I was so bad with the pain and they mentioned about going to the hospice and I said no, no why would I be going up there, thinking that it was only for sick people and he said ‘no no they’ll manage your pain because they’re experts on pain’. So I said, ok, I’ll do anything to get rid of the pain.
So while I was up here they showed me the day care and what I could get and I said that’s what I need otherwise I’m sitting at home looking at three walls. And I said, you know it’s a day out. And the first day I didn’t like it, and then the second day, I said, you know it’s not bad. And then by the third day I couldn’t wait; I was up early and looking out the window to see are they coming. I was like a little child. And I come up here every Wednesday to the day care and people think it’s really all sick people, but it’s not and it’s not knowing all the people I’ve made friends with and they are my family now. We do have a lovely meal, they give us a lovely meal and the cup of tea and the bun when you come in. And we’re all talking about what we done during the week and the conversation is going freely and there is a lot of things on offer, like getting your hair done and you can get your nails done and there is reflexology and there is physio and we have a game of bingo as well and there’s the art class. So I done the art class and I can’t believe how good I was, but I just love it.
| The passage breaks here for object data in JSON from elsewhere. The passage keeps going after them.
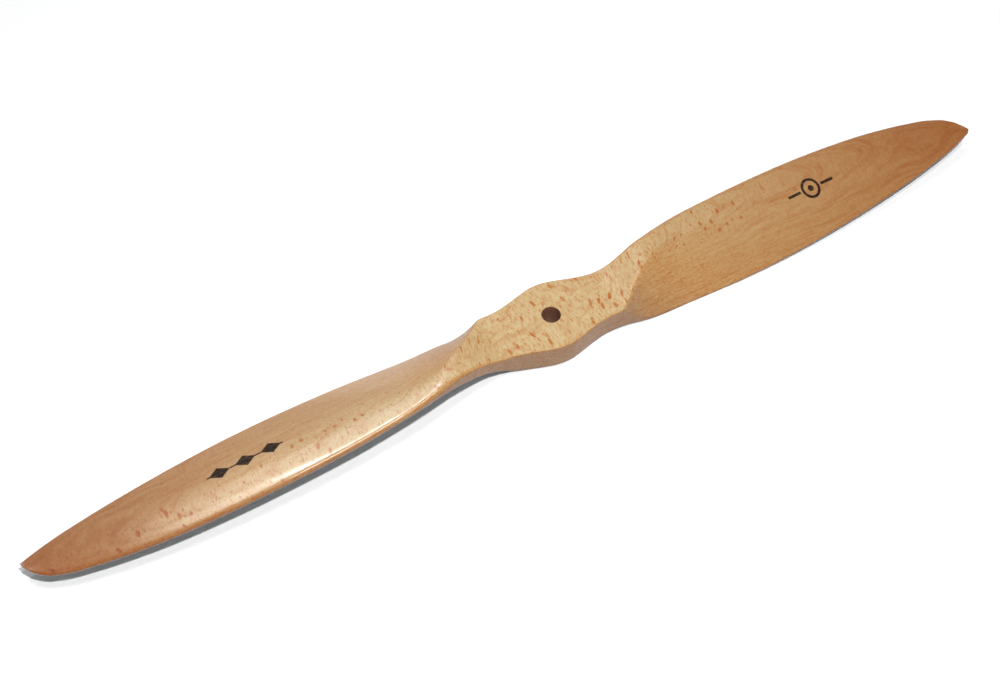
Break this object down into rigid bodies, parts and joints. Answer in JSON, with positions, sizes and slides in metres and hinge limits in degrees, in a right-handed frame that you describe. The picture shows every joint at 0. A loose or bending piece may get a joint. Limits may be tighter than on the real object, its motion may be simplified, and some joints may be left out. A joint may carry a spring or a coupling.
{
  "type": "model aircraft propeller",
  "caption": "Two-bladed carved wooden propeller for a model aircraft, with a plain bore through a flat-faced hub.",
  "frame": {"origin": "centre of the bore on the hub's flat back face", "axes": "+Z along the bore towards the cambered front, which is the side the thrust goes to; +X along one blade; the blades turn anticlockwise seen from +Z"},
  "size_m": [0.4826, 0.043, 0.0202],
  "materials": {
    "lacquered_beech": "satin clear lacquer over beech"
  },
  "bodies": {
    "root": {"propeller": "lacquered_beech"}
  },
  "joints": []
}
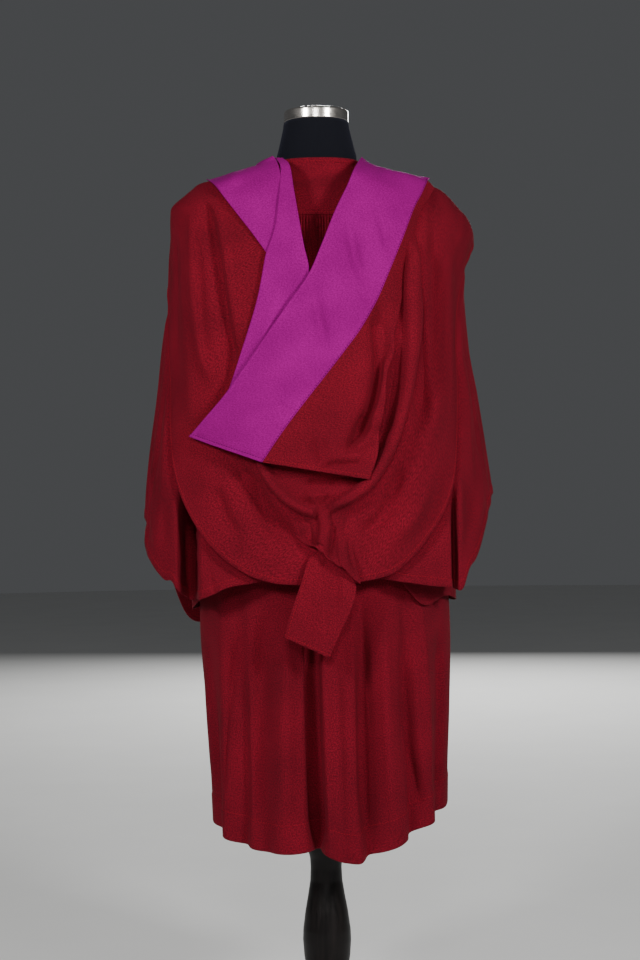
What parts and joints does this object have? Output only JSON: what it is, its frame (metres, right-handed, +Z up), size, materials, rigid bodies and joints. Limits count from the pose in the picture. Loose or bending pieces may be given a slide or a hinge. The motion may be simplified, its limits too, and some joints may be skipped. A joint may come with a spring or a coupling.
{
  "type": "graduation gown with hood on a limbless dress form",
  "caption": "Crimson doctoral gown with gathered yoke, bell sleeves and a magenta-lined hood, worn by a limbless dress form on a turned wooden stand.",
  "frame": {"origin": "centre of the stand base's underside, on the floor", "axes": "+Z up; the back of the gown, which the picture shows, faces -Y and the open front faces +Y; +X is the wearer's right, on the right of the picture"},
  "size_m": [0.6291, 0.45, 1.688],
  "materials": {
    "crimson_cloth": "matt woollen weave with a faint diagonal rib",
    "magenta_lining": "satin, softly lustrous",
    "black_jersey": "matt stretch jersey",
    "chrome_cap": "polished",
    "dark_wood": "dark lacquer, half gloss"
  },
  "bodies": {
    "root": {"gown_yoke": "crimson_cloth", "gown_back": "crimson_cloth", "gown_front_left": "crimson_cloth", "gown_front_right": "crimson_cloth", "sleeve_left": "crimson_cloth", "sleeve_right": "crimson_cloth", "hood_cape": "crimson_cloth", "hood_cowl_pouch": "crimson_cloth", "hood_cowl_flap": "crimson_cloth", "hood_liripipe": "crimson_cloth", "hood_neckband_left": "crimson_cloth", "hood_neckband_right": "crimson_cloth", "lining_right": "magenta_lining", "lining_left_fold": "magenta_lining", "lining_left_shoulder": "magenta_lining", "form_torso": "black_jersey", "neck_cap": "chrome_cap", "stand_post": "dark_wood", "stand_base": "dark_wood"}
  },
  "joints": []
}
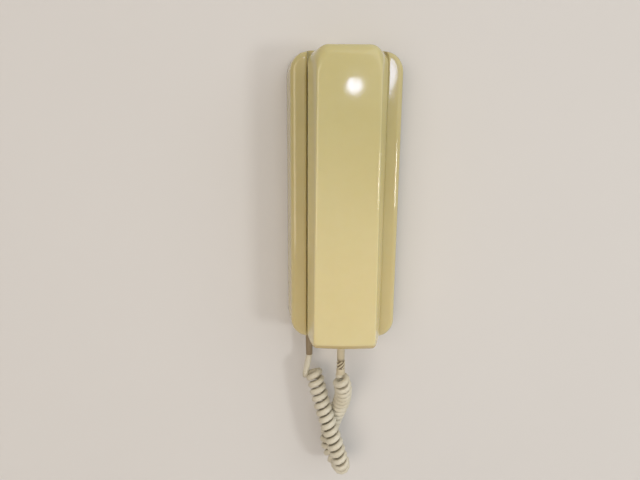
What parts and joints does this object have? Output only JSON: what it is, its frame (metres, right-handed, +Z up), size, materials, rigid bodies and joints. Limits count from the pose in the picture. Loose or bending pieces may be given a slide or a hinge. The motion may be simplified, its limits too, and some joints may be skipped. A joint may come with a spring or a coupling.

And all during the week I would be slow at getting up but on Wednesday morning I am up bright and early because I am looking forward to my day in the hospice.
Only for the palliative care I wouldn’t be as good as I am today, and I’m able to smile, I’m able to talk, I can say to people, they say ‘What’s wrong? Did you get a new hip?’, I do say, Yeh, and I have cancer, and they kind of look like this and they go away, they don’t know what to say. So I said it’s like having a broken leg or a headache. So they’re stunned with me for being so open about it but I said that’s what people needs, talk more, you know express, and tell them how good the hospice is there. I’m a new woman and I’m back nearly to normal and I’m delighted that they are here for me and they’re only on my doorstep. I couldn’t thank them enough.